Phosgene is used as precursor for the current commercial polycarbonate. By the new (catalytic) process this use is no longer necessary, which results in a positive effect on safety and process conditions.
A big advantage of aliphatic polycarbonates, with respect to commercial polyester resins for powder coatings lies in the higher hydrolytic stability and UV resistance, which implies a much better outdoor durability than semi-aromatic resins. Moreover, carbonate bonds in the main chain usually ensure a higher toughness than the corresponding ester bonds.
The polymers produced were carefully molecularly characterised. In particular, mass spectrometry yielded important information on functional groups present at the ends or along the polymer chain, which are crucial for the curing chemistry of these resins.

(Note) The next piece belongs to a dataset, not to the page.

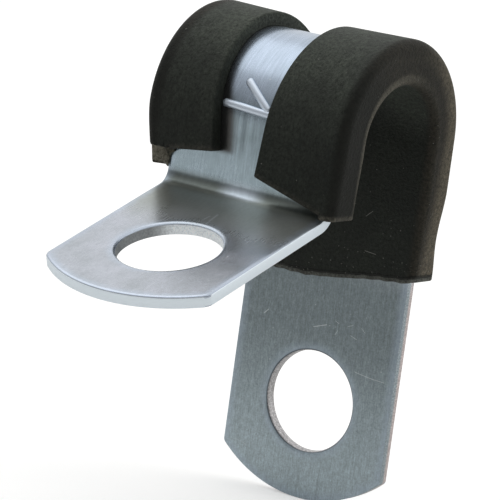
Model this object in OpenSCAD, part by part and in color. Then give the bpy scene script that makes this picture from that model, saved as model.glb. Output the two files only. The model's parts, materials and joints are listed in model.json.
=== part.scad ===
// Rubber-lined P clip: a folded steel band and the rubber liner that wraps round it.
// X runs along the cable, -Y points to the front tab, Z is up; the origin is the middle of the cable.

/* [Cable] */
// Diameter of the cable that the liner holds
cable_d = 7.94; // [5:0.02:14]

/* [Steel band] */
// Width of the band
band_w = 12.7; // [11:0.1:18]
// Thickness of the band
band_t = 0.8; // [0.5:0.05:1.2]
// Diameter of both fixing holes
hole_d = 6.75; // [4:0.05:8]
// Radius of the band's rounded ends
end_r = 9.5; // [9.2:0.1:20]

/* [Rear leg] */
// Drop from the middle of the cable to the middle of the rear hole
leg_drop = 19; // [16:0.1:40]
// Distance from the middle of the rear hole to the leg's tip
leg_tip = 6.6; // [5.5:0.1:12]

/* [Front tab] */
// Drop from the middle of the cable to the fold line
fold_drop = 4.7; // [3.5:0.1:8]
// Radius inside the fold
fold_r = 1; // [0.4:0.1:1.6]
// Angle by which the tab slopes below level
tab_slope = 19; // [0:1:35]
// Distance from the fold line to the middle of the tab's hole
tab_reach = 8.1; // [6.5:0.1:20]
// Distance from the middle of the tab's hole to the tab's tip
tab_tip = 6.9; // [5.5:0.1:12]

/* [Rubber liner] */
// Thickness of the pad between the band and the cable
pad_t = 0.95; // [0.6:0.05:2]
// Thickness of the lips that wrap over the band
lip_t = 1; // [0.7:0.05:2]
// How much thinner the lips are at their free edges
lip_taper = 0.15; // [0:0.01:0.3]
// Thickness of the side walls
wall_t = 1.45; // [0.9:0.05:3]
// How far the liner sits off the middle of the band, towards -X
liner_shift = 0.3; // [0:0.05:0.5]
// Radius of the liner's outer edges
outer_edge_r = 0.6; // [0.2:0.05:0.8]
// Radius of the liner's edges at the cable
inner_edge_r = 0.3; // [0.1:0.05:0.5]

/* [Gap between the lips] */
// Width of the gap at the top of the loop
gap_top = 5.2; // [3:0.1:7]
// Width of the gap level with the fold
gap_low = 3.2; // [1:0.1:6]
// How far the gap sits off the middle of the band, towards -X
gap_shift = 0.8; // [0:0.05:1]

/* [Ends of the liner] */
// Drop from the middle of the cable to the liner's end on the rear leg
rear_end = 9.9; // [8:0.1:11.5]
// Slope of that end across the band
rear_skew = 6; // [0:0.5:8]
// How much shorter the rear lips are than the liner's end
rear_lip_step = 1; // [0.2:0.1:3]
// How far above the fold line the liner's front end is
front_rise = 0.3; // [-0.2:0.1:1.5]
// Slope of that end across the band
front_skew = 4; // [0:0.5:6]
// How far above the fold line the front lip on the -X side ends, at the band's edge
left_lip_rise = 2; // [1.2:0.1:3]
// Slope of that lip's end, rising to its free edge
left_lip_cut = 9; // [0:1:20]
// How far above the fold line the front lip on the +X side ends, at the band's edge
right_lip_rise = 0.2; // [0.1:0.1:2]
// Slope of that lip's end, rising to its free edge
right_lip_cut = 15; // [0:1:20]

/* [Hidden] */
$fn = 96;
past = 1; // how far a cutter reaches past the solid
half_w = band_w / 2;
bore_r = cable_d / 2;
band_ir = bore_r + pad_t;
band_or = band_ir + band_t;
band_mid_r = band_ir + band_t / 2;
liner_or = band_or + lip_t;
liner_left = -half_w - wall_t - liner_shift;
liner_right = half_w + wall_t - liner_shift;
leg_len = leg_drop + leg_tip;
fold_angle = 90 - tab_slope;
fold_run = fold_r * tan(fold_angle / 2); // from the fold line to where the fold starts and ends
fold_start = fold_drop - fold_run;
fold_or = fold_r + band_t;
tab_len = tab_reach + tab_tip - fold_run;
lowest = rear_end + band_w; // deeper than any end of the liner

// Turns a side view, drawn in Y and Z, so that it is extruded along X
module side_view() {
    rotate([90, 0, 90])
        children();
}

// Side view of an arch of radius r whose sides run straight down
module arch_2d(r, drop) {
    circle(r = r);
    translate([-r, -drop])
        square([2 * r, drop]);
}

// Side view of the loop and the rear leg; at the front it ends level with the middle of the cable
module loop_2d() {
    difference() {
        arch_2d(band_or, leg_len);
        arch_2d(band_ir, leg_len + past);
        translate([-band_or - past, -leg_len - past])
            square([band_or + past, leg_len + past]);
    }
}

// Side view of the front leg, the fold and the tab, round the middle of the fold
module front_2d() {
    quadrant = fold_or + past;
    translate([fold_r, 0])
        square([band_t, fold_start]);
    intersection() {
        difference() {
            circle(r = fold_or);
            circle(r = fold_r);
        }
        translate([0, -quadrant])
            square(quadrant);
        rotate(-fold_angle)
            square(quadrant);
    }
    rotate(-fold_angle)
        translate([fold_r, -tab_len])
            square([band_t, tab_len]);
}

// The strip bent to shape, before its ends are rounded and its holes punched
module bent_strip() {
    translate([-half_w, 0, 0])
        side_view()
            linear_extrude(band_w) {
                loop_2d();
                translate([-band_or - fold_r, -fold_start])
                    front_2d();
            }
}

// Places its children in the tab's own frame: round the middle of the fold, with the tab along -Z
module at_tab() {
    translate([0, -band_or - fold_r, -fold_start])
        rotate([-fold_angle, 0, 0])
            children();
}

// Rounds the end of a strip that starts at depth y and has its tip at z = -tip
module end_cutter(y, tip) {
    translate([0, y - past, -tip])
        difference() {
            translate([-band_w, 0, -past])
                cube([2 * band_w, band_t + 2 * past, end_r + past]);
            translate([0, -past, end_r])
                rotate([-90, 0, 0])
                    cylinder(r = end_r, h = band_t + 4 * past);
        }
}

// Makes a fixing hole at z = -drop through a strip that starts at depth y
module hole_cutter(y, drop) {
    translate([0, y - past, -drop])
        rotate([-90, 0, 0])
            cylinder(d = hole_d, h = band_t + 2 * past);
}

module steel_band() {
    color([0.72, 0.74, 0.78])
        difference() {
            bent_strip();
            hole_cutter(band_ir, leg_drop);
            end_cutter(band_ir, leg_len);
            at_tab() {
                hole_cutter(fold_r, tab_reach - fold_run);
                end_cutter(fold_r, tab_len);
            }
        }
}

// Cross-section of the liner: X is the distance from the middle of the cable, Y runs across the band
module liner_section() {
    outer_x = liner_or - outer_edge_r;
    inner_x = bore_r + inner_edge_r;
    outer_y = [liner_left + outer_edge_r, liner_right - outer_edge_r];
    inner_y = [liner_left + inner_edge_r, liner_right - inner_edge_r];
    difference() {
        union() {
            translate([inner_x, liner_left])
                square([outer_x - inner_x, liner_right - liner_left]);
            translate([bore_r, inner_y[0]])
                square([pad_t, inner_y[1] - inner_y[0]]);
            polygon([
                [band_mid_r, outer_y[0]],
                [liner_or, outer_y[0]],
                [liner_or - lip_taper, -gap_shift - gap_low / 2],
                [liner_or - lip_taper, -gap_shift + gap_low / 2],
                [liner_or, outer_y[1]],
                [band_mid_r, outer_y[1]]
            ]);
            for (y = outer_y)
                translate([outer_x, y])
                    circle(r = outer_edge_r);
            for (y = inner_y)
                translate([inner_x, y])
                    circle(r = inner_edge_r);
        }
        translate([band_ir, -half_w])
            square([band_t, band_w]);
    }
}

// Straight run of the liner down the rear leg
module liner_run(length) {
    rotate([180, 0, 90])
        linear_extrude(length)
            liner_section();
}

// Removes an outline drawn in X and Z from the front of the liner, from the given depth outwards
module cut_front(depth) {
    translate([0, -depth, 0])
        rotate([90, 0, 0])
            linear_extrude(liner_or + past - depth)
                children();
}

module cut_rear(depth) {
    mirror([0, 1, 0])
        cut_front(depth)
            children();
}

// Gap between the lips, narrowing downwards; the band's own depth bounds it inside
module lip_gap() {
    top = liner_or + past;
    narrowing = (gap_top - gap_low) / 2 / (band_or + fold_drop); // of each side, for each mm of drop
    half_top = gap_top / 2 + narrowing * (top - band_or);
    half_low = max(gap_low / 2 - narrowing * (lowest - fold_drop), gap_low / 4);
    difference() {
        translate([-gap_shift, top, 0])
            rotate([90, 0, 0])
                linear_extrude(2 * top)
                    polygon([
                        [-half_low, -lowest],
                        [half_low, -lowest],
                        [half_top, top],
                        [-half_top, top]
                    ]);
        translate([-band_w, 0, 0])
            side_view()
                linear_extrude(2 * band_w)
                    arch_2d(band_mid_r, lowest + past);
    }
}

// Outline of all that lies below a slanting end: its drop in the middle, and its slope, up towards +X
module below_2d(drop, slope) {
    polygon([
        [-band_w, -drop - band_w * tan(slope)],
        [band_w, -drop + band_w * tan(slope)],
        [band_w, -lowest - past],
        [-band_w, -lowest - past]
    ]);
}

// Keeps what lies over the band, between its two edges
module over_band_2d() {
    intersection() {
        translate([-half_w, -lowest - past])
            square([band_w, lowest + past]);
        children();
    }
}

// Ends of the pad and the side walls
module liner_ends() {
    cut_rear(0)
        below_2d(rear_end, rear_skew);
    cut_front(0)
        below_2d(fold_drop - front_rise, -front_skew);
}

// Ends of the lips, which stop short of the side walls
module lip_ends() {
    left_end = -fold_drop + left_lip_rise;
    right_end = -fold_drop + right_lip_rise;
    cut_rear(band_mid_r)
        over_band_2d()
            below_2d(rear_end - rear_lip_step, rear_skew);
    cut_front(band_mid_r)
        polygon([
            [-half_w, left_end],
            [-gap_shift, left_end + (half_w - gap_shift) * tan(left_lip_cut)],
            [-gap_shift, right_end + (half_w + gap_shift) * tan(right_lip_cut)],
            [half_w, right_end],
            [half_w, -lowest],
            [-half_w, -lowest]
        ]);
}

module rubber_liner() {
    color([0.14, 0.14, 0.13])
        difference() {
            union() {
                side_view()
                    rotate_extrude(angle = 180)
                        liner_section();
                liner_run(rear_end + 3 * past);
                mirror([0, 1, 0])
                    liner_run(fold_drop + 2 * past);
            }
            lip_gap();
            liner_ends();
            lip_ends();
            bent_strip();
        }
}

steel_band();
rubber_liner();
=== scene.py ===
import json
import math
from types import SimpleNamespace
import bmesh
import bpy
import numpy as np
from mathutils import Matrix, Vector


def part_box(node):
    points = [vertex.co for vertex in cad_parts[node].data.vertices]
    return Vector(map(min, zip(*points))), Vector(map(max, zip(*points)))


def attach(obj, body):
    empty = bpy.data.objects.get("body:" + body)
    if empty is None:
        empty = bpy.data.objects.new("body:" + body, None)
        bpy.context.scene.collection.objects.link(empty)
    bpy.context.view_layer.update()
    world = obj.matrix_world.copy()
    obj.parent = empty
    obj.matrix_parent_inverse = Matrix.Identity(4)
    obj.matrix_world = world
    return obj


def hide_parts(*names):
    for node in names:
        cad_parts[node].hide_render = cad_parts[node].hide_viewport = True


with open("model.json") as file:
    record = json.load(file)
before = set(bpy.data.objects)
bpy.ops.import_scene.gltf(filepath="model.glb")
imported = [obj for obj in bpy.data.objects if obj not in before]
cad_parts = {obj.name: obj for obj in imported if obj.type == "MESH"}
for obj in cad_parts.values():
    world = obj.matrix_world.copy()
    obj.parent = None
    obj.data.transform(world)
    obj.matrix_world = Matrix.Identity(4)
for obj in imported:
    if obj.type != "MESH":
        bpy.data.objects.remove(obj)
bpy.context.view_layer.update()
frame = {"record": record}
scene = bpy.context.scene
mm = 0.001
mounts = {mount["name"]: mount for mount in frame["record"]["mounts"]}


def readClip():  # sizes in millimetres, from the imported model
    bandLow, bandHigh = [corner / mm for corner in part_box("steel_band")]
    linerLow, linerHigh = [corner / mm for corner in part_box("rubber_liner")]
    normal = Vector(mounts["tab_hole"]["axis"])
    slope = math.atan2(-normal.y, normal.z)
    thick = mounts["rear_hole"]["dims"]["length_mm"]
    tabHole = Vector(mounts["tab_hole"]["pos_m"]) / mm + normal * thick / 2  # on the tab's top
    outer = bandHigh.y
    foldDrop = -tabHole.z - (-outer - tabHole.y) * math.tan(slope)
    return {
        "bore": mounts["cable_bore"]["dims"]["r_mm"],
        "inner": outer - thick,
        "outer": outer,
        "thick": thick,
        "halfBand": bandHigh.x,
        "holeRadius": mounts["rear_hole"]["dims"]["r_mm"],
        "legHole": -mounts["rear_hole"]["pos_m"][2] / mm,
        "legTip": -bandLow.z,
        "slope": slope,
        "foldDrop": foldDrop,
        "tabReach": (-outer - tabHole.y) / math.cos(slope),
        "tabTip": (-outer - bandLow.y) / math.cos(slope),
        "linerOuter": linerHigh.y,
        "linerLeft": linerLow.x,
        "linerRight": linerHigh.x,
        "linerRear": -linerLow.z,
    }


clip = readClip()
endRadius = 9.5  # of both ends of the steel strip
lipGap = {"top": (-3.45, 1.8), "fold": (-2.1, 0.8)}  # the lips' edges at the loop's top and level with the fold
bend = {"foldRadius": 1.0}  # inside radius of the fold between the front leg and the tab
bend["mid"] = (clip["inner"] + clip["outer"]) / 2
bend["quarter"] = bend["mid"] * math.pi / 2  # strip length from the loop's top to either leg
bend["foldAngle"] = math.pi / 2 - clip["slope"]
bend["foldRun"] = bend["foldRadius"] * math.tan(bend["foldAngle"] / 2)
bend["foldStart"] = clip["foldDrop"] - bend["foldRun"]
bend["foldLength"] = (bend["foldRadius"] + clip["thick"] / 2) * bend["foldAngle"]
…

Selected polycarbonates were first casted from solution, after which the polymer films were successfully cured and tested. Powder coating evaluations of the most promising formulae showed excellent processability, high pencil hardness, very good adhesion on substrate, good appearance and solvent resistance.
Equipment and Techniques
At our facilities, we have a wide range of reactors, made of either glass or stainless steel and varying in scale from a few milligrams to several kilograms. These reactors can be used for a variety of syntheses, such as radical polymerisation, suspension polymerisation and ionic polymerisation.
Techniques frequently used in our Polymer Chemistry group include GC-MS, DSC and – for determining molecular weight – SEC and HT-SEC.